Pero el ocaso del “kirchnerismo” arrastra también al ”antikirchnerismo”. La crisis del oficialismo contribuye a desordenar a Juntos por el Cambio. Mauricio Macri, su figura emblemática, atraviesa una situación en alguna medida semejante a la de Cristina Kirchner. La hegemonía que ejerce hacia adentro de su coalición no es trasladable al conjunto de la sociedad, donde genera muchas más resistencias que adhesiones. Su eventual candidatura presidencial podría constituir también un punto de ruptura con un sector importante del radicalismo.
Pero el problema más importante para la alianza opositora es que, puesta ante la posibilidad, sin duda real, de asumir la responsabilidad del gobierno en diciembre de 2023, carece de una estrategia alternativa políticamente viable a la ensayada hoy por Massa, que está anclada en los compromisos asumidos por el gobierno a partir de su acuerdo con el Fondo Monetario Internacional y es respaldada, explícita o implícitamente, por la mayoría del peronismo y también de la oposición. El principal interrogante no radica entonces ya en el contenido del programa del futuro gobierno, sino en el liderazgo político y el sistema de fuerzas capaces de implementarlo.

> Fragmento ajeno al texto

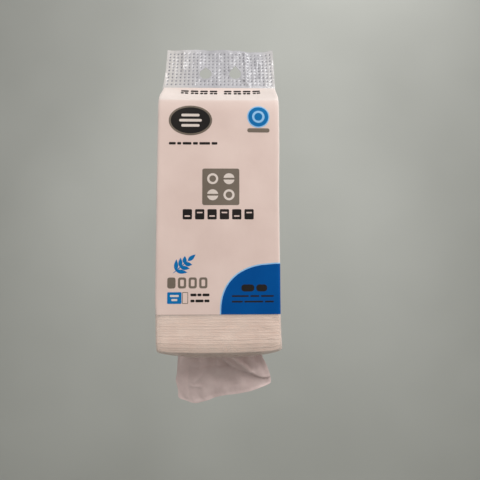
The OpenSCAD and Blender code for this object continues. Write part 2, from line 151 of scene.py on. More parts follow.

En estas condiciones, ni el Frente de Todos ni Juntos por el Cambio tienen una respuesta acorde a ese desafío. La dinámica de los hechos, más allá de la voluntad de sus protagonistas, tiende a imponer una reformulación integral del actual sistema de poder, con una consiguiente reestructuración del cuadro de alianzas, que puede ocurrir antes o después de las elecciones presidenciales. El “adentro” y el “afuera” de ese nuevo sistema de poder no estará determinado por las actuales fronteras entre el oficialismo y la oposición sino por la adhesión o el rechazo de los diversos actores políticos y sociales a este incipiente nuevo consenso emergente sobre el rumbo estratégico de la Argentina. Lo demás serán notas al pie de página en los futuros libros de historia.